Caitlin Clark holds a slew of records, many of which were viewed by the millions watching the 2023 NCAA basketball tournament. She scored 40 points in two consecutive games; in one of those games she recorded a triple double – 41 points, 12 assists, and 10 rebounds. She hit eight three point shots in the final game against LSU, eventual winner of the tournament.
Sportscaster Rich Eisen suggested that “the best shooter in the US is playing college ball,” to which Hall of Fame basketball player and analyst Reggie Miller responded, “Caitlin Clark is amazing.”
That’s impressive, but I gotta think the butter statue still beats any other tribute.
Excitement surrounding the start of the 2023-2024 season is building as Clark will face stiff competition from LSU’s young championship team, a physical and talented South Carolina team coached by Dawn Staley, and perennial contender, the University of Connecticut, coached by Gino Auriemma in his 38th season at the helm.
That’s really what I wanted to get to in starting this piece. I’ve been a fan of UCONN women’s basketball for years. I grew up in Connecticut, but my fandom began in the Rebecca Lobo era, 1992-1995. I could wax rhapsodic about UCONN’s dominance, capturing eleven NCAA Championships, four in a row from 2013-2016, but my experience in watching basketball in the years following UCONN’s championship streak has informed my appreciation of the sport. National Champions South Carolina, Notre Dame, Stanford, Baylor, and LSU and the teams they beat in the finals, Mississippi State, Arizona, and Iowa (also UCONN) are terrific teams. NCAA Women’s Basketball is exciting, challenging, and, most significantly, has reached parity among a number of excellent programs.
How? Why? I’m going to suggest that the UCONN juggernaut, like the NY Yankees, Tom Brady’s New England Patriots, and the US Olympic Gymnastic programs demonstrated skill at the highest level, allowing many to jump on board, and in the case of the Yankees, develop strong antipathy as well. The MLB and NFL had plenty of viewers anyway, but America loves winners, and UCONN won big and won often.
This observation explains, I think, the rising tide that carried all boats. UCONN is still very much in the mix, but its success has bred a plethora of equally exciting programs.
So too, the success of the Women’s National Soccer Team (USWNT) changed the face of soccer in the United States and around the world, and created the impetus that brought superior teams to this year’s FIFA Women’s World Cup. The US won four World Cup titles and Four Olympic gold medals, but the 1996 Olympic Games and the 1999 World Cup final super charged the success of the sport. More than 76,000 people watched the gold medal match between the US and China, and more than 90,000 filled the Rose Bowl for the 1999 World Cup match, again against China.
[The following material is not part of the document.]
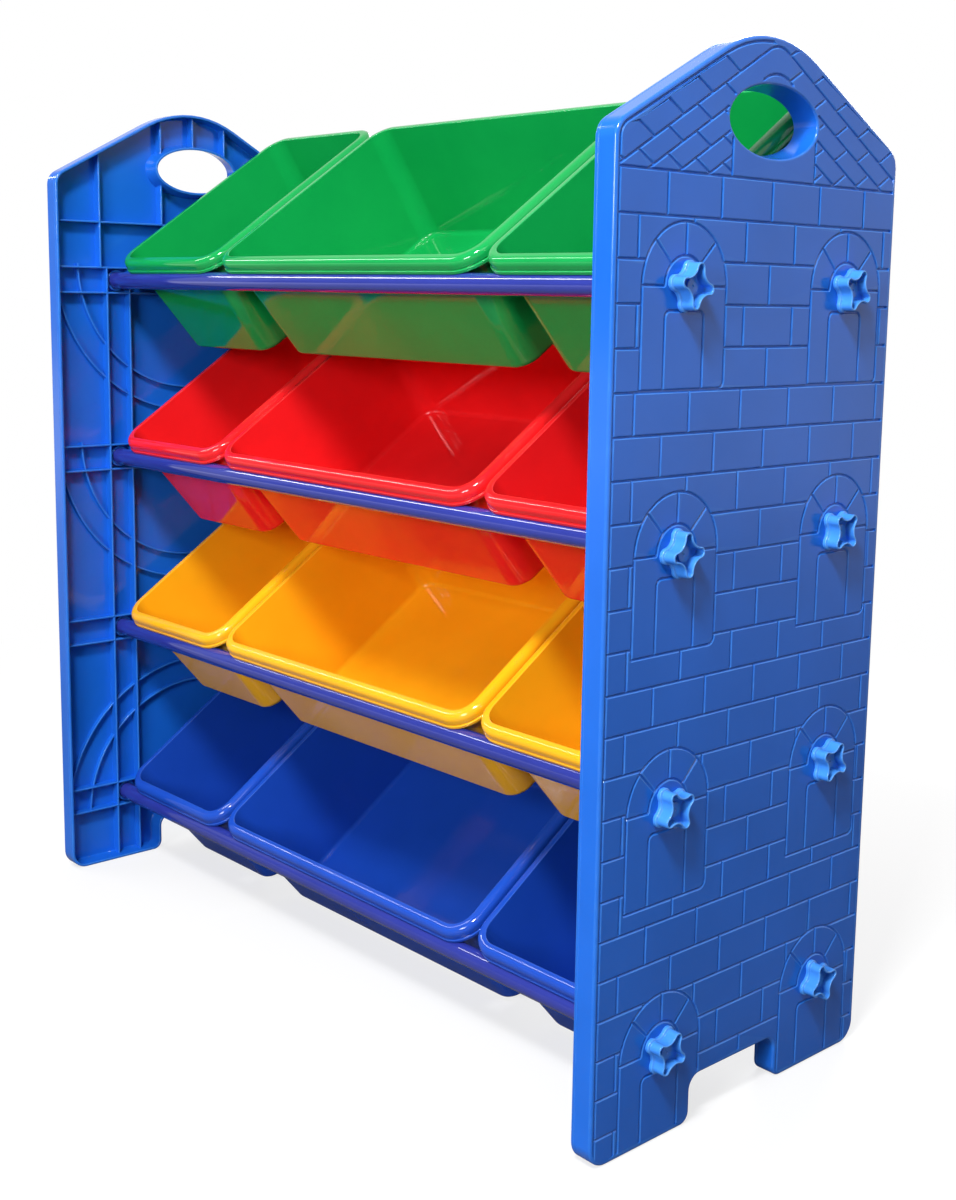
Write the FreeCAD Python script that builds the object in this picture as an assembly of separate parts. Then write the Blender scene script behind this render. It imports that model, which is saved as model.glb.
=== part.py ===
import FreeCAD, Part
import math
import os

# Toy storage organiser.  Two moulded end panels shaped like the gable of a brick
# castle are held apart by eight tubes, two for each of the four rows.  Every tube
# end holds a threaded plug, and a four-lobed knob screws into it through the panel.
# Each row carries a small, a wide and a small bin.  A bin hangs with its front lip
# over the front tube and rests with its floor on the rear tube, so it tips forward.
#
# Millimetres.  X runs along the tubes, the open front faces -Y, Z is up from the
# floor, and the origin is on the floor at the middle of the footprint.

# ---- end panels ----
FRAME_WIDTH = 862.0        # outer face to outer face
PANEL_DEPTH = 342.0        # front edge to rear edge
RIDGE_RISE = 206.1         # from the top tubes to where the two roof slopes would meet
ROOF_SLOPE = 28.7          # degrees
RIDGE_ROUND = 117.0        # radius of the rounded ridge
EAVE_ROUND = 18.0
PANEL_RIM = 21.4           # how far the edge of the moulding turns inwards
PANEL_WALL = 3.0
EDGE_BEVEL = 3.5           # bevel round the outer face
FOOT_ROUND = 18.0
FOOT_GAP = 110.0           # opening between the front and the rear foot
FOOT_GAP_HEIGHT = 39.0
FOOT_GAP_ROUND = 12.0
FOOT_INNER_ROUND = 10.0

# ---- ribs on the inner side of a panel ----
RIB_WIDTH = 2.0
RIB_REACH = 14.0           # rib edge, measured from the outer face
ARC_RIB_REACH = 9.0
OUTER_RIB_OFFSET = 115.0   # upright ribs of the gable, from the centre line
EAVE_RIB_RISE = 64.1       # level rib of the gable, above the top tubes
SOCKET_RIB_SPREAD = 14.0   # ribs that box in a tube, from its axis
ARC_RIB_RADII = (140.0, 167.0)
ARC_RIB_DROP = 18.0        # centre of the arc ribs, from the tubes of their row
CROWN_RIB_PITCH = 42.0     # short ribs over the hand hole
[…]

Just as WNBA players such as Rebecca Lobo, Sue Bird, Maya Moore, Lisa Leslie, Cynthia Cooper, Sheryl Swoopes, Breanna Stewart, and Brittney Griner are names to conjure with, so Mia Hamm, Brandy Chastain, Michelle Akers, Julie Foudy, Abby Wambach, Alex Morgan, Megan Rapinoe, and Carli Lloyd have become familiar as members of the USWNT. Just as the pool of talented and experienced women playing soccer at the highest level has grown in the US, so have the numbers of talented female players on the world stage.
The US bowed out early in this year’s World Cup, barely escaping the group stage and losing to Sweden in the round of 16. In earlier years, I might have signed off after my team was eliminated, but the quality and personality of several surviving teams allowed me to enjoy the quarterfinals and to anticipate the semifinals. Having now seen all 32 teams in action, I can offer three observations:
- The US team on the field was less dangerous than the teams that have moved on. The coaching was bizarre. Julie Ertz played in the wrong spot, Alex Morgan didn’t score, Rose Lavelle was not able to play at full strength, Lindsey Horan is a beast, and look out for Sophia Smith, Lynn Williams, Trinity Rodman, Naomi Girma, and Alyssa Thompson.
- The women playing football at the Cup level are remarkable athletes and almost superhumanly tough.
- Whereas I cannot identify a particular character in describing the US side, I have no problem in differentiating between the meticulously controlled brand of football as played by Japan and the brutally physical game played by Colombia. Neither of those excellent teams survived the round of 16, but neither went out easily.
World Cup play is still ongoing, but the US Open tennis tournament begins in about a week. Is Coco Gauff ready to break through? Can Ons Jabeur finally win a final Slam match? Is Jessica Pegulathe best US player? If the past informs the future, will the next Open champion be from Kazakhstan, Belarus, or Poland?
If Pegula wins it all, surely the city of Buffalo will do what it takes to carve her likeness in butter, or beef on weck, or spaghetti parmesan. Greatness demands tribute.